In Down to the Sea, Widmark is top-billed, although he doesn’t appear until half an hour in. His Dan Lunceford is the character who goes through the most self-surprising changes in the course of the picture. After all, Jed is an adolescent coming of age, and changes are to be expected, while Capt. Joy, though seemingly set in his ways and defiantly so, proves to be flexible, open to change, and willing to learn — when he thinks nobody is watching and he can do it without losing face.
Capt. Joy blusters, but it’s Dan Lunceford who is most nearly arrogant at the outset; part of the reason the captain scoffs at Lunceford’s education is that he senses Lunceford is more than a little puffed-up about it.

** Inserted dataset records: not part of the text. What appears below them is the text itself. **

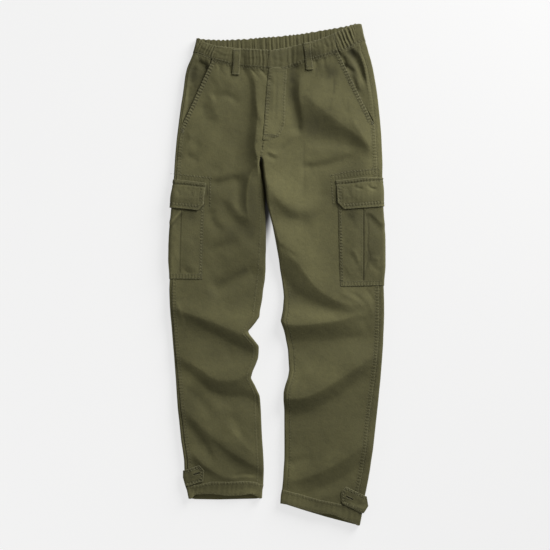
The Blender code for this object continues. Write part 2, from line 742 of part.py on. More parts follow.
# ------------------------------------------------------------ belt loops
def belt_loop(name, x, y, face):
    rows = []
    count = 4
    for k in range(count + 1):
        t = k / count
        cx = x[0] + (x[1] - x[0]) * t
        cy = y[0] + (y[1] - y[0]) * t
        row = []
        for side_step in (-0.5, 0.0, 0.5):
            px = cx + side_step * LOOP_WIDTH
            if face > 0:
                z = band_height(px, cy) + GAP + WALL
                row.append(at(px, cy, z, UP))
            else:
                row.append(at(px, cy, 0.0, DOWN))
        rows.append(row)
    if face > 0:        # the strap is taut: it never dips between its ends
        low = [min(p[2] for p, _ in row) for row in rows]
        for i, row in enumerate(rows):
            level = max(low[i], (low[0] + low[-1]) / 2)
            rows[i] = [((p[0], p[1], max(p[2], level)), out)
                       for p, out in row]
    shell(name, rows, WALL, "twill_trim")


# ------------------------------------------------------------- hem bands
def hem_row(side, down):
    """A ring of points round a hem; down is 0 at the seam, 1 at its edge."""
    leg, hem = LEG_ROWS[side], HEMS[side]
    a0, b0 = leg["outer"][-1] - GAP / SQ, leg["inner"][-1] - GAP / SQ
    a = a0 - hem["ends"][0] * down
    b = b0 - hem["ends"][1] * down
    sg = OUTWARD[side]
    x0 = section(side, "outer", a) - sg * ROLL / SQ
    x1 = section(side, "inner", b) + sg * ROLL / SQ
    row = []
    for s in HEM_COLS:
        x = x0 + (x1 - x0) * s
        y = leg_y(side, a, b, x)
        y += hem["front_dip"] * down * math.sin(math.pi * s) ** 0.5
        row.append(on_top(side, x, y, SEAM_RISE))
    for k in range(1, ARC):
        p = on_edge(side, "inner", b, 90 - 180 * k / ARC)
        row.append(moved(p, SEAM_RISE))
    for s in HEM_COLS[::-1]:
        x = x0 + (x1 - x0) * s
        y = leg_y(side, a, b, x)
        y -= hem["back_dip"] * down * math.sin(math.pi * s) ** 0.5
        row.append(at(x, y, 0.0, DOWN))
    for k in range(1, ARC):
        p = on_edge(side, "outer", a, -90 + 180 * k / ARC)
        row.append(moved(p, SEAM_RISE))
    return row


def hem_band(side):
    rows = [hem_row(side, d) for d in (0.0, 0.5, 1.0)]
    shell("hem_band_" + side, rows, HEM_WALL, "twill_band", ring=True)


# -------------------------------------------------------------- hem tabs
def hem_tab(side):
    """A pointed strap on the front, its root round the folded outer edge."""
    tab, sg = TABS[side], OUTWARD[side]
    stand = SEAM_RISE + GAP + WALL
    rows = []
    for t in (0.0, 0.33, 0.67, 1.0):
        root = tab["root_y"][0] + (tab["root_y"][1] - tab["root_y"][0]) * t
        tip = tab["tip_y"][0] + (tab["tip_y"][1] - tab["tip_y"][0]) * t
        edge = section(side, "outer", root)
        row = [moved(on_edge(side, "outer", root, angle), stand)
               for angle in (-25, 10, 50)]
        back = abs(t - 0.5) * 2 * tab["point"]
        for s in (0.14, 0.4, 0.7, 1.0):
            reach = (tab["reach"] - (back if s == 1.0 else 0.0)) * s
            x = edge - sg * reach
            y = root + (tip - root) * s
            row.append(on_top(side, x, y, stand + 0.0002))
        rows.append(row)
    shell("hem_tab_" + side, rows, WALL, "twill_trim")


for SIDE in ("L", "R"):
    pocket_facing(SIDE)
    cargo_pocket(SIDE)
    cargo_flap(SIDE)
    hem_band(SIDE)
    hem_tab(SIDE)
fly_placket()
band_front("waistband_front_L", "L", BAND_SEAM["L"],
           tuple(c - GAP / 2 / SQ for c in BAND_CENTRE))
band_front("waistband_front_R", "R",
           tuple(c + GAP / 2 / SQ for c in BAND_CENTRE), BAND_SEAM["R"])
band_back()
for NAME, LOOP in LOOPS.items():
    belt_loop(NAME, LOOP["x"], LOOP["y"], LOOP["face"])
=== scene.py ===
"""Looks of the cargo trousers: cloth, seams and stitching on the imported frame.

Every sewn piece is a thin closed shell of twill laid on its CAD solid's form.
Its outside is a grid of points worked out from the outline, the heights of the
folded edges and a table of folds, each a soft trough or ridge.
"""
import math
import bmesh
import bpy
import numpy as np
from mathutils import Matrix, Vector


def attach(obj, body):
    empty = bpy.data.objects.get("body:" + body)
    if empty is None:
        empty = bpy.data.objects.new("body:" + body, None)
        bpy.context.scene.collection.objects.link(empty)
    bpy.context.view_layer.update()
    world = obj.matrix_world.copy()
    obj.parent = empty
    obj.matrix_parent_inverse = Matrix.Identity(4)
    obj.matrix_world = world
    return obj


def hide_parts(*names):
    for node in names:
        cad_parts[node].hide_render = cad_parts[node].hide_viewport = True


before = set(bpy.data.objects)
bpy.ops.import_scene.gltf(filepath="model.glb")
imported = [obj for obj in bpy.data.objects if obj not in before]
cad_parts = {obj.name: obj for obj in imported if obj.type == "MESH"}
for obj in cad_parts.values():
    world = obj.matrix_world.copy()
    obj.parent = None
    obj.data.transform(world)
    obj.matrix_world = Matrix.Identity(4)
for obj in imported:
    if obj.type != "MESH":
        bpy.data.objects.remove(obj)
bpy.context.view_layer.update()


# ---------------------------------------------------------------- sizes
# Plan positions are in squares of a drafting grid, x to the right and y down
# the garment; SQ is one square in metres. Heights are in metres.
SQ = 0.0021
MID_X, MID_Y = 276.35, 274.10      # the square over the origin
WALL = 0.0015
LAYER = 0.0018
ROLL = 0.0035                      # outside radius of the folded long edges
CROWN = 0.0080
GENTLE = 0.055                     # how fast the crown falls to an edge
DEEP = 1.45                        # how strongly the folds are formed
CLOTH = 0.0010                     # one thickness of twill
SIDE = {"L": -1.0, "R": 1.0}       # which way is outward
CROTCH = (261.0, 157.0)
R_SQ = ROLL / SQ


# ------------------------------------------------------------- small helpers
def pairs(text):
    return np.array([[float(v) for v in p.split(",")] for p in text.split()])


def curve(text, soften=0.0):
    """A function through the named points (at, value), corners softened."""
    p = pairs(text)
    if not soften:
        return lambda t: np.interp(t, p[:, 0], p[:, 1])
    fine = np.arange(p[0, 0] - 12, p[-1, 0] + 12.01, 0.25)
    v = np.interp(fine, p[:, 0], p[:, 1])
    a0 = (p[1, 1] - p[0, 1]) / (p[1, 0] - p[0, 0])
    a1 = (p[-1, 1] - p[-2, 1]) / (p[-1, 0] - p[-2, 0])
    v = np.where(fine < p[0, 0], p[0, 1] + a0 * (fine - p[0, 0]), v)
    v = np.where(fine > p[-1, 0], p[-1, 1] + a1 * (fine - p[-1, 0]), v)
    r = int(soften * 12)
    k = np.exp(-0.5 * (np.arange(-r, r + 1) * 0.25 / soften) ** 2)
    v = np.convolve(np.pad(v, r, mode="edge"), k / k.sum(), "valid")
    return lambda t: np.interp(t, fine, v)


def smooth(t):
    t = np.clip(t, 0.0, 1.0)
    return t * t * (3 - 2 * t)


def bump(t):
    """1 at 0, falling softly to 0 at -1 and 1."""
    return 1 - smooth(np.abs(t))


def soft_max(a, b, k):
    return np.maximum(a, b) + k * np.exp(-np.abs(a - b) / k) * 0.35


def cell(i, j, seed):
    h = (i.astype(np.int64) * 374761393 + j.astype(np.int64) * 668265263
         + seed * 974634777) & 0xFFFFFFFF
    h = ((h ^ (h >> 13)) * 1274126177) & 0xFFFFFFFF
    return ((h ^ (h >> 16)) & 0xFFFF) / 32767.5 - 1.0


def noise(x, y, size, seed):
    """Smooth noise from -1 to 1, with lumps of the given size."""
    x, y = np.asarray(x, float) / size, np.asarray(y, float) / size
    i, j = np.floor(x), np.floor(y)
    u, v = smooth(x - i), smooth(y - j)
    a, b = cell(i, j, seed), cell(i + 1, j, seed)
    c, d = cell(i, j + 1, seed), cell(i + 1, j + 1, seed)
    return (a + (b - a) * u) * (1 - v) + (c + (d - c) * u) * v


def spline(points, steps=5):
    """A smooth path through the points."""
    p = np.asarray(points, float)
    if len(p) < 3:
        return p
    q = np.vstack([2 * p[0] - p[1], p, 2 * p[-1] - p[-2]])
    out = []
    for k in range(len(p) - 1):
        a, b, c, d = q[k:k + 4]
        for t in np.arange(steps) / steps:
            out.append(0.5 * (2 * b + (c - a) * t + (2 * a - 5 * b + 4 * c - d)
                              * t * t + (3 * b - a - 3 * c + d) * t ** 3))
    return np.vstack(out + [p[-1]])


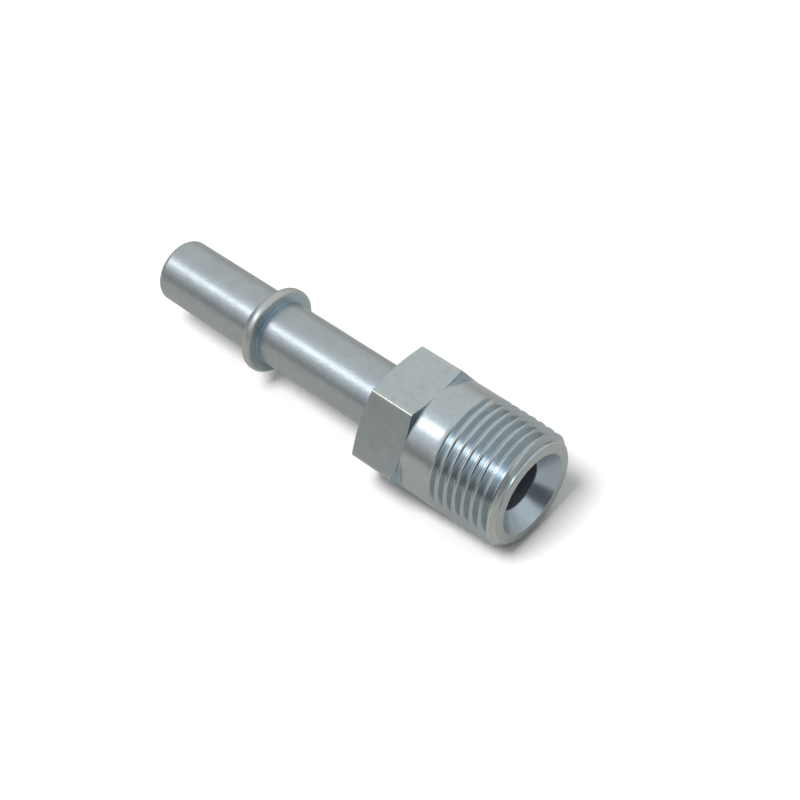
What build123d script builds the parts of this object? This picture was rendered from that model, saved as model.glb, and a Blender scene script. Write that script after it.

For his part, Lunceford treats Capt. Joy with an exaggerated politeness that stops just short of insolent sarcasm. (Capt. Joy: “You may have noticed that most of my crew generally sign on again.” Lunceford [drily]: “Out of affection no doubt, sir.”) His sarcasm towards Jed’s lessons, on the other hand, is undisguised — at first. In time, he comes to realize he has misjudged them both, especially the captain. By the end he’s telling Jed that his grandfather is “more of a man than you or I could ever hope to be.” It’s an admission Lunceford could hardly have imagined making when the voyage began.
Welcome, Judy! And thanks for your kind words about my post. If you saw Down to the Sea at age 9, I'm not surprised that you developed a huge crush on Dean Stockwell. (By the way, fun trivia fact: Did you know that Dean's dad Harry was the voice of the Prince in Disney's Snow White and the Seven Dwarfs?)
However, I'm afraid your memory plays you false about the iceberg scene. Jed never goes over the side to tend to repairs in that scene. Both Capt. Joy and Mr. Lunceford go over, while Jed watches anxiously as the ship rolls back and forth, threatening to crush them — a real "heartdropping moment" for Jed that he no doubt conveyed vividly to you.